Tony Veland

No. 32, 36
- Position: Safety

Personal information
- Born: March 11, 1973 (age 53) Omaha, Nebraska, U.S.
- Listed height: 6 ft 1 in (1.85 m)
- Listed weight: 209 lb (95 kg)

Career information
- High school: Omaha Benson
- College: Nebraska
- NFL draft: 1996: 6th round, 181st overall pick

Career history

Playing
- Denver Broncos (1996–1997); Carolina Panthers (1998); Lincoln Lightning (2000-2002); Omaha Beef (2003);

Coaching
- Omaha Beef (2008–2013) Defensive coordinator;

Awards and highlights
- Super Bowl champion (XXXII); 2× National champion (1994, 1995); Second-team All-Big Eight (1995);

Career NFL statistics
- Tackles: 23
- Interceptions: 1
- Forced fumbles: 1
- Stats at Pro Football Reference

= Tony Veland =

American football player and coach (born 1973)

Tony Veland (born March 11, 1973) is an American former professional football player who was a defensive back for the Denver Broncos and the Carolina Panthers of the National Football League (NFL). He played college football for the Nebraska Cornhuskers.
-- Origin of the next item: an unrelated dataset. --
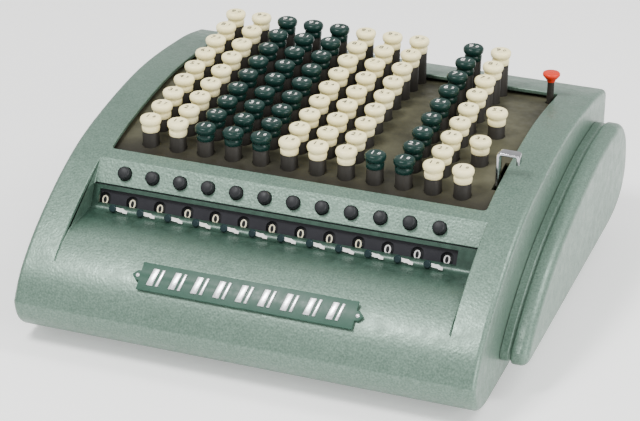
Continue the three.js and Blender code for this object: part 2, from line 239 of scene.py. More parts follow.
def bake_modifiers(obj):
    """Writes what the modifiers make into the mesh, and removes them."""
    bpy.context.view_layer.update()
    graph = bpy.context.evaluated_depsgraph_get()
    baked = bpy.data.meshes.new_from_object(obj.evaluated_get(graph))
    obj.modifiers.clear()
    obj.data = baked


def carve(obj, cutters, operation="DIFFERENCE"):
    """Cuts each cutter out of a piece, or joins it on, and removes the cutter."""
    for cutter in cutters:
        step = obj.modifiers.new("carve", "BOOLEAN")
        step.operation = operation
        step.solver = "MANIFOLD"
        step.object = cutter
        bake_modifiers(obj)
        bpy.data.objects.remove(cutter)


SAME_POINT = 0.02 * MM
SAME_PLANE = math.radians(0.4)


def merge_flat_faces(obj):
    """Clears the triangles that a cut leaves on flat faces, so that edges can be rounded."""
    bm = bmesh.new()
    bm.from_mesh(obj.data)
    bmesh.ops.remove_doubles(bm, verts=bm.verts, dist=SAME_POINT)
    bmesh.ops.dissolve_limit(bm, angle_limit=SAME_PLANE, verts=bm.verts, edges=bm.edges)
    bm.to_mesh(obj.data)
    bm.free()


def round_edges(obj, width, segments=3, angle=35):
    merge_flat_faces(obj)
    step = obj.modifiers.new("round", "BEVEL")
    step.width = width * MM
    step.segments = segments
    step.limit_method = "ANGLE"
    step.angle_limit = math.radians(angle)
    step.use_clamp_overlap = False
    step.harden_normals = False
    bake_modifiers(obj)


def finish_piece(obj, material, body, nodes=(), sharp=40, weighted=False):
    """Shades a piece, gives it its material, and ties it to its body and CAD nodes.

    Edges sharper than the angle sharp, in degrees, stay crisp."""
    obj.data.shade_smooth()
    obj.data.set_sharp_from_angle(angle=math.radians(sharp))
    if weighted:
        step = obj.modifiers.new("even_shading", "WEIGHTED_NORMAL")
        step.keep_sharp = True
        bake_modifiers(obj)
    obj.data.materials.clear()
    obj.data.materials.append(material)
    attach(obj, body)
    if nodes:
        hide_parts(*nodes)
    return obj


def prism_object(name, outline, left, right):
    bm = bmesh.new()
    add_prism(bm, outline, left, right)
    return to_object(name, bm)


def box_object(name, low, high, matrix=Matrix.Identity(4)):
    bm = bmesh.new()
    add_box(bm, low, high, matrix)
    return to_object(name, bm)


def lathe_object(name, profile, segments, matrix):
    bm = bmesh.new()
    add_lathe(bm, profile, segments, matrix)
    return to_object(name, bm)


def rounded_rectangle(low, high, radius, steps=5):
    """Corners run anticlockwise from the lower left."""
    centres = [
        (low[0] + radius, low[1] + radius), (high[0] - radius, low[1] + radius),
        (high[0] - radius, high[1] - radius), (low[0] + radius, high[1] - radius),
    ]
    points = []
    for corner, centre in enumerate(centres):
        for i in range(steps + 1):
            angle = math.pi * (1 + corner / 2 + i / steps / 2)
            points.append((centre[0] + radius * math.cos(angle), centre[1] + radius * math.sin(angle)))
    return points


def flat_prism(bm, outline, low, high, matrix=Matrix.Identity(4)):
    """A closed solid from an outline in XY, between two heights in Z, then placed."""
    rings = [[bm.verts.new(matrix @ Vector((x, y, z))) for x, y in outline] for z in (low, high)]
    bm.faces.new(rings[0][::-1])
    bm.faces.new(rings[1])
    for i in range(len(outline)):
        j = (i + 1) % len(outline)
        bm.faces.new((rings[0][i], rings[0][j], rings[1][j], rings[1][i]))


def upright_prism(name, outline, low, high):
    bm = bmesh.new()
    flat_prism(bm, outline, low, high)
    return to_object(name, bm)


# ---- Materials ----

class Shader:
    """A small builder for procedural materials on one Principled shader."""

    def __init__(self, name, roughness, metallic=0.0, **sockets):
        self.material = bpy.data.materials.new(name)
        self.material.use_nodes = True
        self.tree = self.material.node_tree
        self.main = self.tree.nodes["Principled BSDF"]
        self.main.inputs["Roughness"].default_value = roughness
        self.main.inputs["Metallic"].default_value = metallic
        for socket, value in sockets.items():
            self.main.inputs[socket.replace("_", " ")].default_value = value
        self.place = self.tree.nodes.new("ShaderNodeTexCoord").outputs["Object"]

    def link(self, a, b):
        self.tree.links.new(a, b)

    def noise(self, scale, detail=2.0, stretch=(1, 1, 1)):
        spread = self.tree.nodes.new("ShaderNodeMapping")
        spread.inputs["Scale"].default_value = stretch
        self.link(self.place, spread.inputs["Vector"])
        node = self.tree.nodes.new("ShaderNodeTexNoise")
        node.inputs["Scale"].default_value = scale
        node.inputs["Detail"].default_value = detail
        self.link(spread.outputs["Vector"], node.inputs["Vector"])
        return node.outputs["Fac"]

    def cells(self, scale, smooth=0.6):
        node = self.tree.nodes.new("ShaderNodeTexVoronoi")
        node.feature = "SMOOTH_F1"
        node.inputs["Scale"].default_value = scale
        node.inputs["Smoothness"].default_value = smooth
        self.link(self.place, node.inputs["Vector"])
        return node.outputs["Distance"]

    def ramp(self, value, stops):
        node = self.tree.nodes.new("ShaderNodeValToRGB")
        elements = node.color_ramp.elements
        while len(elements) < len(stops):
            elements.new(0.5)
        for element, (position, color) in zip(elements, stops):
            element.position = position
            element.color = (*color, 1)
        self.link(value, node.inputs["Fac"])
        return node.outputs["Color"]

    def mix(self, factor, a, b, mode="MIX"):
        node = self.tree.nodes.new("ShaderNodeMix")
        node.data_type = "RGBA"
        node.blend_type = mode
        for socket, kind, value in (("Factor", "VALUE", factor), ("A", "RGBA", a), ("B", "RGBA", b)):
            target = next(i for i in node.inputs if i.name == socket and i.type == kind)
            if isinstance(value, (int, float)):
                target.default_value = value
            elif isinstance(value, tuple):
                target.default_value = (*value, 1)
            else:
                self.link(value, target)
        return next(o for o in node.outputs if o.type == "RGBA")

    def between(self, value, low, high, to_low=0.0, to_high=1.0):
        node = self.tree.nodes.new("ShaderNodeMapRange")
        limits = {"From Min": low, "From Max": high, "To Min": to_low, "To Max": to_high}
        for socket, number in limits.items():
            node.inputs[socket].default_value = number
        self.link(value, node.inputs["Value"])
        return node.outputs["Result"]

    def math(self, operation, *values):
        node = self.tree.nodes.new("ShaderNodeMath")
        node.operation = operation
        for socket, value in zip(node.inputs, values):
            if isinstance(value, (int, float)):
                socket.default_value = value
            else:
                self.link(value, socket)
        return node.outputs["Value"]

    def times(self, a, b):
        return self.math("MULTIPLY", a, b)

    def absolute(self, value):
        return self.math("ABSOLUTE", value)

    def offset_x(self):
        return self.math("SUBTRACT", self.axis("X"), CENTRE_X)

    def axis(self, name):
        node = self.tree.nodes.new("ShaderNodeSeparateXYZ")
        self.link(self.place, node.inputs["Vector"])
        return node.outputs[name]

    def color(self, value):
        self.link(value, self.main.inputs["Base Color"])
        return self

    def rough(self, value, low, high):
        self.link(self.between(value, 0.3, 0.7, low, high), self.main.inputs["Roughness"])
        return self

    def bump(self, height, distance, strength=1.0):
        node = self.tree.nodes.new("ShaderNodeBump")
        node.inputs["Distance"].default_value = distance
        node.inputs["Strength"].default_value = strength
        self.link(height, node.inputs["Height"])
        self.link(node.outputs["Normal"], self.main.inputs["Normal"])
        return self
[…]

Veland was a member of the 1994 and 1995 Nebraska national championship teams. The Broncos selected Veland in the sixth round of the 1996 NFL draft. Veland won a ring as a member of the Denver Broncos Super Bowl XXXII championship team in 1997 over the Green Bay Packers and ended his NFL playing career in 1998 with the Carolina Panthers. He would continue to play professional indoor football for the Lincoln Lightning and the Omaha Beef. Veland went on to become the defensive coordinator of the Omaha Beef of United Indoor Football. He spent six seasons coaching the Beef.

He was shot on the night of June 13, 2011, as he sat in his vehicle and was admitted to Creighton University Medical Center.